The assessment tool used in this study is the Berkeley Energy and Resource (BEAR) model. BEAR is a detailed and dynamic economic simulation model that traces the complex linkage effects across the California economy as these arise from changing policies and external conditions. BEAR has already been used to produce estimates for the California Environmental Protection Agency, and its projections are quoted in the Executive Order establishing AB32. Because it follows detailed interactions between California consumers, enterprises, and the state’s fiscal activities, BEAR captures the myriad of indirect effects that can arise from more narrowly targeted expenditure decisions. Taken together, the indirect effects often outweigh initial fee collections or disbursements, in many cases in opposite or partially countervailing directions. For example, an emission fee may impose direct costs on polluters, but the economywide benefits, including energy savings, averted pubic health costs and even climate damages, may be much larger. A comprehensive assessment of both direct and indirect effects is essential to fairly appraise the public interest in such policies.

BEAR has been applied to such issues since the legislative run up to passing the Global Warming Solutions Act (AB32).1 Successive rounds of BEAR analysis were broadly in accord with the state’s findings and buttressed public awareness in legislative discussion of Assembly Bill 32 (CARB: 2007). In the current phase of climate action dialogue, more specific policy design features and impacts are being subjected to intensive public and private scrutiny. Rules for allocating emissions permits, as well as those governing the revenues obtained from permit auction programs, will soon be determined, and the potential magnitude of these transactions has naturally aroused public interest. Moreover, allocation rules may have complex incentive effects that bear on both policy effectiveness and equity issues. For these reasons, the basis of evidence for constructive policy dialogue on this issue needs to be strengthened.

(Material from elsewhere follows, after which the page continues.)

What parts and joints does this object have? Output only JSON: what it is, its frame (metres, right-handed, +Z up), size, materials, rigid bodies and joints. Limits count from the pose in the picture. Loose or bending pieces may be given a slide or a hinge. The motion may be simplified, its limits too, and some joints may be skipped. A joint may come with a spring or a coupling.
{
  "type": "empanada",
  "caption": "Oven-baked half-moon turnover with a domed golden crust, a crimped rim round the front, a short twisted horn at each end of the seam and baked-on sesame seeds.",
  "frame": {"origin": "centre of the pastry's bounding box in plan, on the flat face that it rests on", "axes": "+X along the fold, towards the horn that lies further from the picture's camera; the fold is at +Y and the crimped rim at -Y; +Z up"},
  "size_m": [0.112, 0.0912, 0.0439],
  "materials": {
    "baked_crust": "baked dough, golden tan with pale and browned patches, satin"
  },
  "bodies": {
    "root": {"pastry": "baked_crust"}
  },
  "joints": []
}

The goal of this work is to elucidate the potential benefits of different allocation strategies, with particular attention to the sustained growth and prosperity of Californians. We find that AB32 generally, and Cap and Trade marketed emission permits in particular, can contribute positively to both our quality of life and our livelihoods. Our detailed results reveal that the choice of specific implementation strategies matters a lot, however, and we strongly recommend and careful and consultative approach to choosing exactly which allocation strategies are implemented, as well as what ex poste performance criteria might be applied to them as this policy evolves over the coming decades. The environmental impacts of Cap and Trade are intuitive and relatively well understood by both the policy and public communities. The economic implications of implementation strategies are, as is apparent from our results, more complex and require careful analysis and interpretation.

The present research in intended to strengthen the basis of evidence in this area, particularly to contribute independent research to the policy dialog how to sustain and propagate the benefits of a more carbon-efficient future. The focus of this study is on emission permits allocation choices and in particular the efficiency and equity tradeoffs these entail as well are their macroeconomic implications.

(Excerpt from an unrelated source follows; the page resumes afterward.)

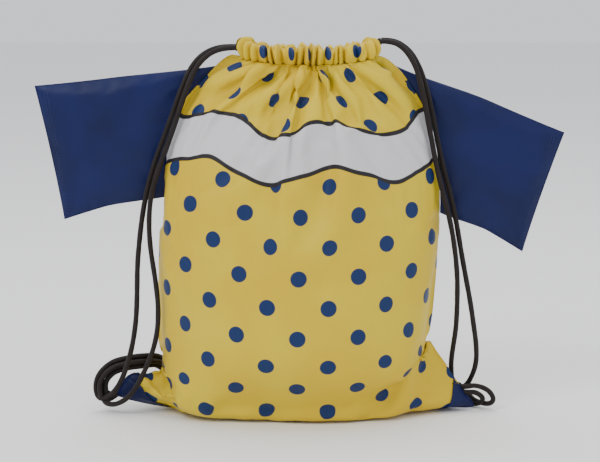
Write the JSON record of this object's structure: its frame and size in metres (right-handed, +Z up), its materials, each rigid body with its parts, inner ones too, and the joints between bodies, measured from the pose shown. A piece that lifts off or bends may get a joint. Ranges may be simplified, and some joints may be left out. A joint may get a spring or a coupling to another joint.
{
  "type": "drawstring backpack",
  "caption": "Drawstring gym sack cut like a short-sleeved shirt, filled and standing, with a gathered mouth, two sleeves, reinforced corners and braided cords.",
  "frame": {"origin": "on the floor, under the middle of the box round the bag and its sleeves, without the free cords", "axes": "+X to the viewer's right along the shoulders, -Y the printed front, +Z up"},
  "size_m": [0.496, 0.1649, 0.362],
  "materials": {
    "yellow_cloth": "thin coated polyester, satin, printed with dots and a wavy band",
    "navy_cloth": "thin coated polyester, satin",
    "cord": "braided polyester",
    "tab_webbing": "woven tape"
  },
  "bodies": {
    "bag": {"front_panel": "yellow_cloth", "back_panel": "yellow_cloth", "front_hem": "yellow_cloth", "back_hem": "yellow_cloth", "left_corner_patch_front": "navy_cloth", "left_corner_patch_back": "navy_cloth", "right_corner_patch_front": "navy_cloth", "right_corner_patch_back": "navy_cloth", "left_cord_in_hem": "cord", "right_cord_in_hem": "cord", "left_cord_inner_strand": "cord", "left_cord_outer_strand": "cord", "right_cord_inner_strand": "cord", "right_cord_outer_strand": "cord", "left_cord_bundle": "cord", "right_cord_bundle": "cord", "left_cord_knot": "cord", "right_cord_knot": "cord", "left_loop_tab": "tab_webbing", "right_loop_tab": "tab_webbing"},
    "left_sleeve": {"left_sleeve_front": "navy_cloth", "left_sleeve_back": "navy_cloth"},
    "right_sleeve": {"right_sleeve_front": "navy_cloth", "right_sleeve_back": "navy_cloth"}
  },
  "joints": [
    {"name": "left_sleeve_swing", "type": "hinge", "parent": "bag", "child": "left_sleeve", "pos_m": [-0.1235, 0, 0.271], "axis": [-0.3511, 0, -0.9363], "range_deg": [0, 80]},
    {"name": "right_sleeve_swing", "type": "hinge", "parent": "bag", "child": "right_sleeve", "pos_m": [0.127, 0, 0.263], "axis": [-0.2691, 0, 0.9631], "range_deg": [0, 80]}
  ]
}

There are complex dynamics, in both efficiency and justice terms. In 2010, Next10 underwrote five research teams looking at allocation choices and summarized this research as The Mutli-Billion Dollar Question. We made progress on the some of the larger questions, in particular supporting CARB’s proposal to do significant auctioning of emission permit. We explored the question of the relative merits of using allowance value to lower tax rates or provide a dividend check to California citizens. The dividend option performed surprisingly well: the small increased incentive to work from reduced tax rates was not as stimulating to economic growth. The dividend, also more equitable, shifts spending to lower income levels, which has a more favorable pattern of spending on in-state goods and services.

The question of how to optimally spend auction revenue is a thorny one for a quantitative analyst to confront. The potential changes to spending levels and combinations of potentially dozens or hundreds of potential spending options quickly becomes impossible to manage. That said there is surely a role for analysis to aid decision making. Building on prior work by Farbes and Kammen (2010) and a survey of experts in the field, we have tested the macro effects of spending on a set of eighteen options for recycling revenues from auctions for GHG emission permits.

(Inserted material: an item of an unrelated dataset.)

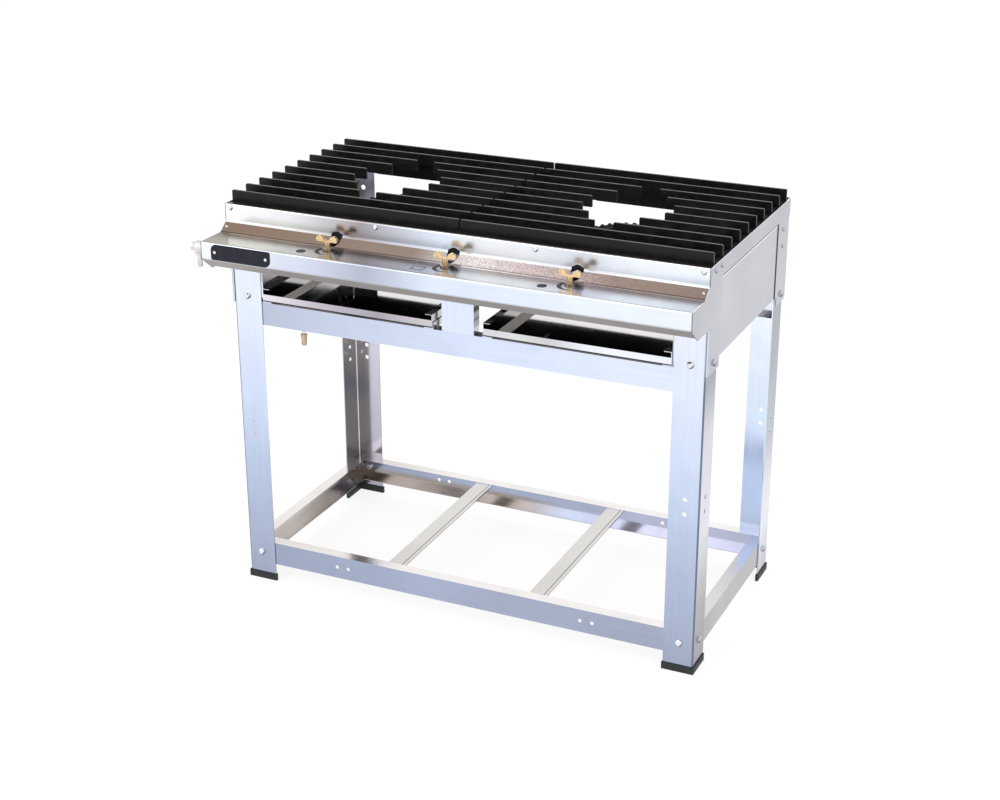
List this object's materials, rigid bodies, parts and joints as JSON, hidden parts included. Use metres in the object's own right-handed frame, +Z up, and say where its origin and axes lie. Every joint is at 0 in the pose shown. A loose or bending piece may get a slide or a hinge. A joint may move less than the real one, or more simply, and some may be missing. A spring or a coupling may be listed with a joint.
{
  "type": "two burner range",
  "caption": "Floor-standing gas range on angle legs with burners under split bar grates, slide-out drip trays, a folded control shelf with wing keys and an open lower frame.",
  "frame": {"origin": "on the floor under the middle of the leg frame", "axes": "+Z up; +X to the right along the front, seen from the front; -Y towards the cook, +Y to the back"},
  "size_m": [1.069, 0.5957, 0.853],
  "materials": {
    "steel": "brushed sheet",
    "rubber_foot": "black moulded cap",
    "black_frame": "satin black paint",
    "black_grate": "satin black paint, worn on the top edges",
    "cast_burner": "black cast iron",
    "brass": "turned and cast brass",
    "inlet_metal": "satin",
    "black_trim": "flat black print",
    "bolt_steel": "bright plated"
  },
  "bodies": {
    "stand": {"leg_front_left": "steel", "leg_front_right": "steel", "leg_back_left": "steel", "leg_back_right": "steel", "foot_front_left": "rubber_foot", "foot_front_right": "rubber_foot", "foot_back_left": "rubber_foot", "foot_back_right": "rubber_foot", "shelf_rail_front": "steel", "shelf_rail_back": "steel", "shelf_rail_left": "steel", "shelf_rail_right": "steel", "shelf_bar_left": "steel", "shelf_bar_right": "steel", "upper_rail_front": "steel", "upper_rail_back": "steel", "centre_post": "steel", "side_rail_left": "steel", "side_rail_right": "steel", "runners_left": "steel", "runners_right": "steel", "front_panel": "steel", "panel_folds": "steel", "cheek_left": "steel", "cheek_right": "steel", "side_panel_left": "steel", "side_panel_right": "steel", "rim_back": "steel", "ledge_front": "black_frame", "ledge_back": "black_frame", "ledge_left": "black_frame", "ledge_right": "black_frame", "ledge_centre": "black_frame", "burner_straps": "black_frame", "burner_left": "cast_burner", "burner_right": "cast_burner", "crown_left": "cast_burner", "crown_right": "cast_burner", "gas_pipe": "steel", "gas_inlet": "inlet_metal", "valve_left": "brass", "valve_middle": "brass", "valve_right": "brass", "feed_tube": "steel", "feed_tail": "brass", "bare_plate": "black_trim", "shelf_marks": "black_trim", "leg_bolts": "bolt_steel", "panel_bolts": "bolt_steel"},
    "tray_left": {"tray_left": "steel"},
    "tray_right": {"tray_right": "steel"},
    "key_left": {"key_left": "brass"},
    "key_middle": {"key_middle": "brass"},
    "key_right": {"key_right": "brass"},
    "shutter_left": {"shutter_left": "steel"},
    "shutter_right": {"shutter_right": "steel"},
    "grate_left": {"grate_left": "black_grate", "grate_flats_left": "black_grate"},
    "grate_right": {"grate_right": "black_grate", "grate_flats_right": "black_grate"}
  },
  "joints": [
    {"name": "tray_left_slide", "type": "slide", "parent": "stand", "child": "tray_left", "axis": [0, -1, 0], "range_m": [0, 0.4]},
    {"name": "tray_right_slide", "type": "slide", "parent": "stand", "child": "tray_right", "axis": [0, -1, 0], "range_m": [0, 0.4]},
    {"name": "key_left_turn", "type": "hinge", "parent": "stand", "child": "key_left", "pos_m": [-0.25125, -0.292, 0.7825], "axis": [0, 0, 1], "range_deg": [0, 90]},
    {"name": "key_middle_turn", "type": "hinge", "parent": "stand", "child": "key_middle", "pos_m": [0, -0.292, 0.7825], "axis": [0, 0, 1], "range_deg": [0, 90]},
    {"name": "key_right_turn", "type": "hinge", "parent": "stand", "child": "key_right", "pos_m": [0.25125, -0.292, 0.7825], "axis": [0, 0, 1], "range_deg": [0, 90]},
    {"name": "shutter_left_turn", "type": "hinge", "parent": "stand", "child": "shutter_left", "pos_m": [-0.25125, -0.249, 0.768], "axis": [0, 1, 0], "range_deg": [0, 60]},
    {"name": "shutter_right_turn", "type": "hinge", "parent": "stand", "child": "shutter_right", "pos_m": [0.25125, -0.249, 0.768], "axis": [0, 1, 0], "range_deg": [0, 60]},
    {"name": "grate_left_lift", "type": "slide", "parent": "stand", "child": "grate_left", "axis": [0, 0, 1], "range_m": [0, 0.15]},
    {"name": "grate_right_lift", "type": "slide", "parent": "stand", "child": "grate_right", "axis": [0, 0, 1], "range_m": [0, 0.15]}
  ]
}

Five salient insights emerge from the BEAR economic analysis:

Main Findings

  1. California has a wide array of options for recycling revenues from auctions for GHG emission permits, each of which can contribute to long-term economic growth and job creation.
  2. Most of the allocation options considered return more to economic growth than their cost, and in the process increase state revenue, but net benefits differ significantly.
  3. The most pro-growth options invest auction revenue in expanded household-level EE and renewable technology diffusion, and all these generate additional new state revenue.
  4. Allocations that merely offset existing fiscal commitments, while still fostering some growth, do not yield benefits comparable to committing new revenues to efficiency measures.
  5. New employment benefits generally increase with GDP, but vary depending on the demand patterns affected by the policy. Again household efficiency promotion is the most employment-intensive allocation strategy.

These general conclusions are supported by a myriad of more detailed structural information, the elucidation of which can be essential to design and implement effective policies. Rigorous policy research tools like the BEAR model can shed important light on the detailed economic incidence of energy and climate policies. By revealing detailed interactions between direct and indirect effects across a broad spectrum of stakeholders, simulation methods of this kind can support more effective policy responses to climate change.